Von dort aus schoss der Attentäter auch auf Passanten. Wenige Minuten später tötete er sich auf dem Dach des Gebäudes selbst. Das Motiv seiner Tat werde derzeit noch überprüft, so die Polizei weiter. Die Waffen habe der Student legal besessen, hieß es.

„Er hat sie im Laufe des Jahres 2023 gekauft“, so Vojtěch Motyka, Chef der Prager Polizei, bei der Pressekonferenz am Dienstag.

Quelle: Tschechisches Fernsehen,  ČT24

Derzeit arbeiten die Ermittler ihm zufolge mit der Annahme, dass sich der Täter für die Anschaffung der Waffen Geld geliehen hat.

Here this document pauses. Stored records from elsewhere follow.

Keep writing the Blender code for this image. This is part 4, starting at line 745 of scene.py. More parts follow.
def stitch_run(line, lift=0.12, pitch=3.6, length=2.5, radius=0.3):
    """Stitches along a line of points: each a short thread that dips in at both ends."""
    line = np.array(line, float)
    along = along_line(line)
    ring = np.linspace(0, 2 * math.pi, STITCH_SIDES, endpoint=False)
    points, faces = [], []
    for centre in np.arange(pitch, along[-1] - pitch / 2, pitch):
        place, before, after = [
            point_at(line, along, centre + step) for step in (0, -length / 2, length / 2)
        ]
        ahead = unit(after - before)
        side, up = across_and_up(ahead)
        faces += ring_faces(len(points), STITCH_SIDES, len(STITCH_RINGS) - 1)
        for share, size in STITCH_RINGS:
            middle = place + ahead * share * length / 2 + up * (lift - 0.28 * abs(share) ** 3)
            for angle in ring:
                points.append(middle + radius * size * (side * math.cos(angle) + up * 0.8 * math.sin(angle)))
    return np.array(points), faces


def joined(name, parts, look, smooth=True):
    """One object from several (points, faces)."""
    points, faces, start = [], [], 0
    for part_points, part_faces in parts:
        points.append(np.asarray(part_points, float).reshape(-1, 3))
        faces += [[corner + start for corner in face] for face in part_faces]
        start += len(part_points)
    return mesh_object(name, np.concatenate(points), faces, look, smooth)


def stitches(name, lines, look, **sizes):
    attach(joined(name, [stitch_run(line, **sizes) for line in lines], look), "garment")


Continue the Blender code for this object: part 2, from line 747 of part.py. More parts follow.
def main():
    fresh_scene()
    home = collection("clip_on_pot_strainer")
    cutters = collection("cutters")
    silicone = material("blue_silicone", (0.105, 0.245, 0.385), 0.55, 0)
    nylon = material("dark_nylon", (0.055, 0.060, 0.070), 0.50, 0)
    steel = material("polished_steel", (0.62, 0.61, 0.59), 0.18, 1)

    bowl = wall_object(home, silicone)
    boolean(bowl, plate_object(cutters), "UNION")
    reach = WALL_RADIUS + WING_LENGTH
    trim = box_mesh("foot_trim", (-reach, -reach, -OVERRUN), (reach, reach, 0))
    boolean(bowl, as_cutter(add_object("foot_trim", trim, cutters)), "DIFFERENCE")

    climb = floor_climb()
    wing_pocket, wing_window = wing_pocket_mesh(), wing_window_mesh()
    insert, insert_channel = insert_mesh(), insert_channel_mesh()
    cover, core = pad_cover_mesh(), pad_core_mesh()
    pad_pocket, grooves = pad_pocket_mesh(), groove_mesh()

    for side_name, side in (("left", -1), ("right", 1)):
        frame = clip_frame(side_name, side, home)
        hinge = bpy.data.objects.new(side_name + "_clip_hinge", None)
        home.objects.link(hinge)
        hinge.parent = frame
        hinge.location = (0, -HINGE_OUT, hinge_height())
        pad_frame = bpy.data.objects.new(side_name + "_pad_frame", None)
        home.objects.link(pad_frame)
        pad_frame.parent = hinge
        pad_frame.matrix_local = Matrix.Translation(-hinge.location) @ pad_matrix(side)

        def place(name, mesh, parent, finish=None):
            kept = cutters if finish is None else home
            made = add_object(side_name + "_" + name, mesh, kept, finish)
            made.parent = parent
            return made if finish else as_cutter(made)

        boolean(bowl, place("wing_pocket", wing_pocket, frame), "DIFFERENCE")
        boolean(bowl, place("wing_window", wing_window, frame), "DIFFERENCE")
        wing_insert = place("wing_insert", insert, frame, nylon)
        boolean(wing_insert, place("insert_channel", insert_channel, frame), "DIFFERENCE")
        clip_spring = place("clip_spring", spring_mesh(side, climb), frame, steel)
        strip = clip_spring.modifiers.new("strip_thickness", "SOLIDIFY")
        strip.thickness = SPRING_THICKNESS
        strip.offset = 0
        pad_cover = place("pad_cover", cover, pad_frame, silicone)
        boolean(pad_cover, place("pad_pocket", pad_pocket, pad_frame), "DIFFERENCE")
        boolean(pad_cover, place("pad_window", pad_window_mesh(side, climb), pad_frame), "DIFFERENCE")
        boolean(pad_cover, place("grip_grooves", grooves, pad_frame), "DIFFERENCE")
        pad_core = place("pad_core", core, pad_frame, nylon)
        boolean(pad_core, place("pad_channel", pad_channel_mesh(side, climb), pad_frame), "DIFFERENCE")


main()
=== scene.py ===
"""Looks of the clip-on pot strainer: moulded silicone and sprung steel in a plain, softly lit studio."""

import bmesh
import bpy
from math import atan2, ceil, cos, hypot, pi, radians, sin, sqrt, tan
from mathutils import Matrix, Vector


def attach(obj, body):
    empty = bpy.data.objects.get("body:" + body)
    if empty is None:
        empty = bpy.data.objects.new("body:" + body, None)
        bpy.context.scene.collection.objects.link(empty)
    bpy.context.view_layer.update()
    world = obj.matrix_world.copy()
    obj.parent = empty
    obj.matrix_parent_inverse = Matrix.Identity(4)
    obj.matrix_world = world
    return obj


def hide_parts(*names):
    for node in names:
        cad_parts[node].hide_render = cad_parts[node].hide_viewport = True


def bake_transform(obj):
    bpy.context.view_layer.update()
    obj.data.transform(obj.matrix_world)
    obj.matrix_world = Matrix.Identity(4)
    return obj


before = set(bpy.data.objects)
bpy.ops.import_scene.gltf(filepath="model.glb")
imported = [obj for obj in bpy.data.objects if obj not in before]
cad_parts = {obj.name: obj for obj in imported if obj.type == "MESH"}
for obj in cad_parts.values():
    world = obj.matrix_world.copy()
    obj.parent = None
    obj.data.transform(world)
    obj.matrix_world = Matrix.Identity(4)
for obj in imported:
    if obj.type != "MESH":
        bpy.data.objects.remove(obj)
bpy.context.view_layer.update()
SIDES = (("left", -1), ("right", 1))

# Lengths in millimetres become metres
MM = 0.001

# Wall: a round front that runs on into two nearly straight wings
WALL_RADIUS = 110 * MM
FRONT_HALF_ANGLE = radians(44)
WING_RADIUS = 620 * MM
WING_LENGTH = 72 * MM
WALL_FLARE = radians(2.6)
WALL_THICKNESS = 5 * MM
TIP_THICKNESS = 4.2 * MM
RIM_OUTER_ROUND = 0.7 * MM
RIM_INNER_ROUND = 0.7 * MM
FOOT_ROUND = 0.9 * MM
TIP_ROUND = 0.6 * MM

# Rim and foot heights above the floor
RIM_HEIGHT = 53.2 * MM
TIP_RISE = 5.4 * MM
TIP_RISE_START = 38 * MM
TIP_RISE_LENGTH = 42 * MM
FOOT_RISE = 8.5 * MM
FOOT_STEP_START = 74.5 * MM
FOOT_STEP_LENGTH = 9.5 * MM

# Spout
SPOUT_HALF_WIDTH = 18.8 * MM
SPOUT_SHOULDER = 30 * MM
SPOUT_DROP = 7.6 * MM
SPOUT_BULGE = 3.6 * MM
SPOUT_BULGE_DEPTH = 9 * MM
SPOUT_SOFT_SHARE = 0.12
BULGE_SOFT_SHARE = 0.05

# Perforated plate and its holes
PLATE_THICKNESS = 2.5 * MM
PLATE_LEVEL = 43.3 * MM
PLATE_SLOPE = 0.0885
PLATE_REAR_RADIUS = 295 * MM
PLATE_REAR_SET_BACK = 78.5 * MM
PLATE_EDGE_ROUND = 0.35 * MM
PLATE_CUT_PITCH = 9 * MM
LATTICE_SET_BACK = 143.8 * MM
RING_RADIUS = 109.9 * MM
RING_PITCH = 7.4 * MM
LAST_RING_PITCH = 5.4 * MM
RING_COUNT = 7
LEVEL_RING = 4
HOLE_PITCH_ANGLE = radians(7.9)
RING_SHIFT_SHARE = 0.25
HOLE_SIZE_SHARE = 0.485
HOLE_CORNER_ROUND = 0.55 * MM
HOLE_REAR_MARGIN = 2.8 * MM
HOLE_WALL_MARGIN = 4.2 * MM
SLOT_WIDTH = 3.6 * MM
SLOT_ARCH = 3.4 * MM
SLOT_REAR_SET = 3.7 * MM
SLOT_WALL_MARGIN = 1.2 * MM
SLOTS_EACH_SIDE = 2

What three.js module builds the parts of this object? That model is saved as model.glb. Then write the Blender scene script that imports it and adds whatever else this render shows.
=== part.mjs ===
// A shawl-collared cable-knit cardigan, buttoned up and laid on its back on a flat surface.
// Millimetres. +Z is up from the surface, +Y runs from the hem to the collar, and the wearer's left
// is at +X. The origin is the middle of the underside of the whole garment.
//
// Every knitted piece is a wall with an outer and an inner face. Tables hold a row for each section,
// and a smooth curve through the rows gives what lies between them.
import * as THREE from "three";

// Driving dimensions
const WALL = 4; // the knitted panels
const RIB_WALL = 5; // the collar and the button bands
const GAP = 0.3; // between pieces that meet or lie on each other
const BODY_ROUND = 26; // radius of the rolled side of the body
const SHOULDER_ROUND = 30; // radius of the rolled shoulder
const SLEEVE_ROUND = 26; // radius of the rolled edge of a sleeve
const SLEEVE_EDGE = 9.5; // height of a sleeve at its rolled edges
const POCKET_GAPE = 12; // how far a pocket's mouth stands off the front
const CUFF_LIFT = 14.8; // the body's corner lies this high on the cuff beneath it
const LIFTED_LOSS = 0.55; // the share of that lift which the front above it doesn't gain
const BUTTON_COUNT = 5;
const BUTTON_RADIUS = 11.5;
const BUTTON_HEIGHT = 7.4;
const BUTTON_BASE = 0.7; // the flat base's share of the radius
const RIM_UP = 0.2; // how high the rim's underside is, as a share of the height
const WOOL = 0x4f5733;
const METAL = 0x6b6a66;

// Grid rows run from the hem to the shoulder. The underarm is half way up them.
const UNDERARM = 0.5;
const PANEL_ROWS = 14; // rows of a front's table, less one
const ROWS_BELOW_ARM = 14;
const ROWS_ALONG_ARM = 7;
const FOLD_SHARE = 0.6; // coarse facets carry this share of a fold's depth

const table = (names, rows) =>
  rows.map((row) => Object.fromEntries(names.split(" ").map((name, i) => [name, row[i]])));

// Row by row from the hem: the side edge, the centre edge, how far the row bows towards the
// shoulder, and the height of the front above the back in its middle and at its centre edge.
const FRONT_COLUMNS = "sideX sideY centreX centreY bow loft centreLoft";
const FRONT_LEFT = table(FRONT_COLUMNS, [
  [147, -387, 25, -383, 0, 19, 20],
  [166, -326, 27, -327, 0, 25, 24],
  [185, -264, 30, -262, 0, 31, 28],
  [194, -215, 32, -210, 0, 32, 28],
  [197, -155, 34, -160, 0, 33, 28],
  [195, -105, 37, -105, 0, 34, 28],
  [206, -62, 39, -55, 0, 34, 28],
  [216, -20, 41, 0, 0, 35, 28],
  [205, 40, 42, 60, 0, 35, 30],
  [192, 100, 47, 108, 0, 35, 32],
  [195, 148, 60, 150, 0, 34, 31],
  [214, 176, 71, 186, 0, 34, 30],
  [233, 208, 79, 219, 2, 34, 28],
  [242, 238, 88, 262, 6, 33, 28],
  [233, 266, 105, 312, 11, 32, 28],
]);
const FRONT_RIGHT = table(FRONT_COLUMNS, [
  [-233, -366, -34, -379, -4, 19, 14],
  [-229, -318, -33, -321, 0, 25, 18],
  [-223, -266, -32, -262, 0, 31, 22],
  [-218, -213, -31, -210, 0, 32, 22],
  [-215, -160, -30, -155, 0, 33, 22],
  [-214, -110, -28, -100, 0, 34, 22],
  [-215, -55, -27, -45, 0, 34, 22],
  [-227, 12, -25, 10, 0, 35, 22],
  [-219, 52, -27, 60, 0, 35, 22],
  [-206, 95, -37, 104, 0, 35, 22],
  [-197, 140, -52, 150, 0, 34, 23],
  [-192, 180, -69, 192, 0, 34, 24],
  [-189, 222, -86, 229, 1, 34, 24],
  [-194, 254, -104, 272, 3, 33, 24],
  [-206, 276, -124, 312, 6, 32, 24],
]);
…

Wenngleich der Einsatz der Polizei rückblickend also überwiegend positiv bewertet wird, äußerte der Chef der Kontrollbehörde, Michal Tikovský, auch vorsichtige Kritik:

„In Zukunft lässt sich in ähnlichen Fällen nur anraten, eine bessere Krisenkommunikation mit den betroffenen Institutionen zu wählen. In diesem Fall wurde die Fakultätsleitung nicht ausdrücklich darüber informiert, dass nach einem Schützen gefahndet wird. In Kenntnis gesetzt wurden nur einige Angestellte, mit denen die Polizisten sprachen.“

Was Tikovský wohl meint: Kurz vor 15 Uhr erhielt die Polizei erste Informationen über die Schüsse in der Karlsuniversität. Bereits gegen 13.30 Uhr hatten allerdings drei Polizisten das Hauptgebäude der Philosophischen Fakultät aufgesucht. Aus einem Dokument, das die Leitung der Karlsuniversität am Dienstag veröffentlichte, geht hervor, dass die Beamten den Pförtnern ein Bild des späteren Attentäters zeigten. Zu diesem Zeitpunkt war er noch nicht im Gebäude gesehen worden. Es fand allerdings keine Durchsuchung sämtlicher Stockwerke des Baus statt. Ebenso wenig seien die Polizisten auf das Angebot eingegangen, ihr Anliegen der Fakultätsleitung zu schildern, hieß es. Die Leitung saß zu diesem Zeitpunkt gerade ein Stockwerk weiter oben bei einer Sitzung zusammen.

Eva Lehečková | Foto: Karlsuniversität Prag

Dekanin Eva Lehečková geht in dem am Dienstag veröffentlichten Dokument auch auf den Notruf ein, der um 14.59 Uhr von ihrer Sekretärin abgesetzt wurde. Die Person in der Leitstelle habe die Informationen zunächst nicht glauben wollen, woraufhin die Sekretärin ausführen musste, dass es Augenzeugen gebe, es sich um ein öffentliches Gebäude handele und doch bitte Hilfe gesendet werden solle, so Lehečková.

Nach dem Polizeieinsatz am 21. Dezember gibt es also auch weiterhin einige offene Fragen. Allen voran die, ob die schreckliche Tat nicht doch hätte verhindert werden können.